GT: Yes, absolutely. I always say I have my drawings to fall back on if nothing better comes up. But if anyone on the team can think of something better...I tell them that 90% of the time they do [laughs]. But it’s a guideline it’s useful to know effects and production design as a guideline but not as a dictatorship. Not like, ‘It’s mine!’ I run a really democratic dictatorship [impish grin]. I listen, I want opinions I encourage opinions and I encourage people to tell me how it could be better. I like people to telling me how it could be better.

Q: You have an idea of what you want but you’re willing and open.
GT: I’m more than willing. I’m eager to hear what people have to say. If it’s a good idea I’ll take it and it doesn’t have to be mine.

Q: Can you talk about the production design and  working with your DP Guillermo Navarro?
GT: We have an almost supernatural empathy at this stage. We almost only need a look to know what I want. We worked together to enclose the movie in Romanesque arches and round forms that remind you of amber encapsulating an insect. We went with three main colors: amber, dirty white and moss green, which gave it an almost monotone feel like old photographs. And then we filtered the movie with sepia tones. We also used a digital medium to create an underwater, floating ghost.

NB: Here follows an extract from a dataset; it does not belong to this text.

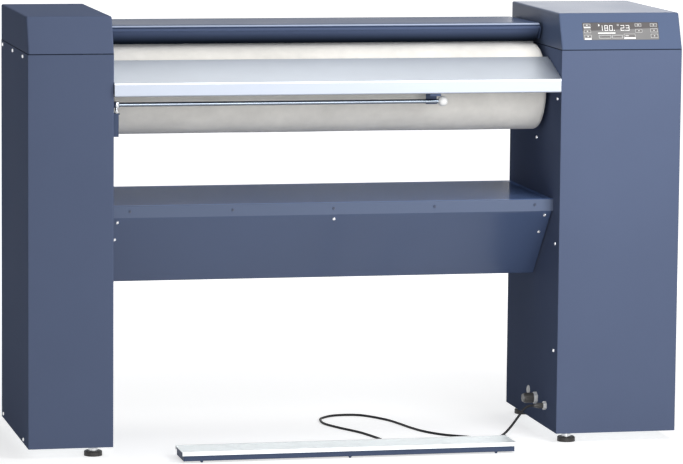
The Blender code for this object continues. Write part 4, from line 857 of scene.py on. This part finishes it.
# Radius and height of a pan head with its turned-in recess, in shares of its own
screw_head = ((0, 0.55), (0.30, 0.60), (0.36, 0.97), (0.62, 1), (0.86, 0.82), (1, 0.38))
apron_front = (-0.123, 0.5506)
apron_foot = (0.0384, 0.3804)
right_face_screws = ((-0.1476, 0.8192), (0.0309, 0.7106), (-0.1459, 0.4749), (-0.1477, 0.2193))
left_face_screws = ((-0.1459, 0.4749), (-0.1477, 0.2193))
side_screws = (
    (0.2524, 0.9264), (0.0766, 0.9256), (-0.0929, 0.9254), (0.2484, 0.0355), (-0.0986, 0.0338),
)
flange_screws = (-0.532, -0.2897, -0.0492, 0.1937, 0.4378)
flange_z = 0.5657
apron_screws = (
    (-0.5607, 0.5397), (-0.0468, 0.5397), (0.4652, 0.5397), (-0.5602, 0.4945), (0.4631, 0.4945),
)


def add_pan_screw(shape, place, facing, radius=screw_radius):
    """A pan head, its foot just under the sheet."""
    profile = [(radius * wide, screw_height * high) for wide, high in screw_head]
    profile += [(radius, -screw_sink), (0, -screw_sink)]
    add_turned(shape, profile, place, facing, screw_sides)


def make_screws():
    bright = bmesh.new()
    for y, z in right_face_screws:
        add_pan_screw(bright, (right_inner_x, y, z), to_left)
    for y, z in left_face_screws:
        add_pan_screw(bright, (left_inner_x, y, z), to_right)
    back, drop = apron_foot[0] - apron_front[0], apron_front[1] - apron_foot[1]
    lean = atan2(back, drop)
    for x, z in apron_screws:
        share = (apron_front[1] - z) / drop
        y = apron_front[0] + share * back
        add_pan_screw(bright, (x, y, z), (0, -cos(lean), -sin(lean)))
    for y, z in side_screws:
        add_pan_screw(bright, (left_x, y, z), to_left)
        add_pan_screw(bright, (-left_x, y, z), to_right)
    finish_piece("bright_screws", bright, screw_steel, "root")
    painted = bmesh.new()
    for x in flange_screws:
        add_pan_screw(painted, (x, apron_front[0], flange_z), to_front, screw_radius * painted_share)
    finish_piece("painted_screws", painted, screw_paint, "root")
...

Q: The character of Jacinto at first seems empathetic but by the end we are scared of him. On the other hand we are scared of the ghost in the beginning but empathetic to it by the end. He’s mean but are you saying something about being brought up an orphan.
GT: He’s a guy who has a huge conflict having been an orphan. He’s a guy who would have loved to have a normal childhood and he hates being an orphan. He hates everything about being an orphan and he hates the orphans as a consequence. Like a gay basher inside he is afraid of being gay, or a racist feels inferior to the race that he is attacking. Jacinto is pretty much the same way - he hates the orphanage, he hates orphans and he hates his origins. He says it in the movie, ‘I would never want anyone to know I was here for fifteen years. I dreamt, as a kid, of coming back a rich man and tearing this whole place apart.’ He is a character -- and there are many that I have come in contact with…. Evidentially, during my years in Hollywood, I have come in contact very often with people that can only get what they want through pain and anger. And [Jacinto] is one of them. This is just an absolute asshole. And there are people like that. Is he the bad guy? If you look in the text he has a reason, he has a motivation but he is evidently a guy that does not have the tools beyond pain and anger to articulate what he feels. He’s a guy without breaks - that’s how I explained it to the actor.

Q: The ghost figure represents the past but he is also something we have to get over. That is a good metaphor.
GT: The ghost represents a thing that you think is over but it isn’t. In the end of the movie the bomb is still unexploded and the ghost is still there. Casares is incapable of ever telling Carmen he loves her, incapable - even though he is a revolutionary – he’s incapable of firing a shot. All those things are ghosts. What the ghost essentially is, is an unfinished business. If in your childhood you never kissed that girl that you wanted to kiss so badly - that’s going to haunt you for the rest of your life no matter what you do. You may deal with it but still it’s a ghost.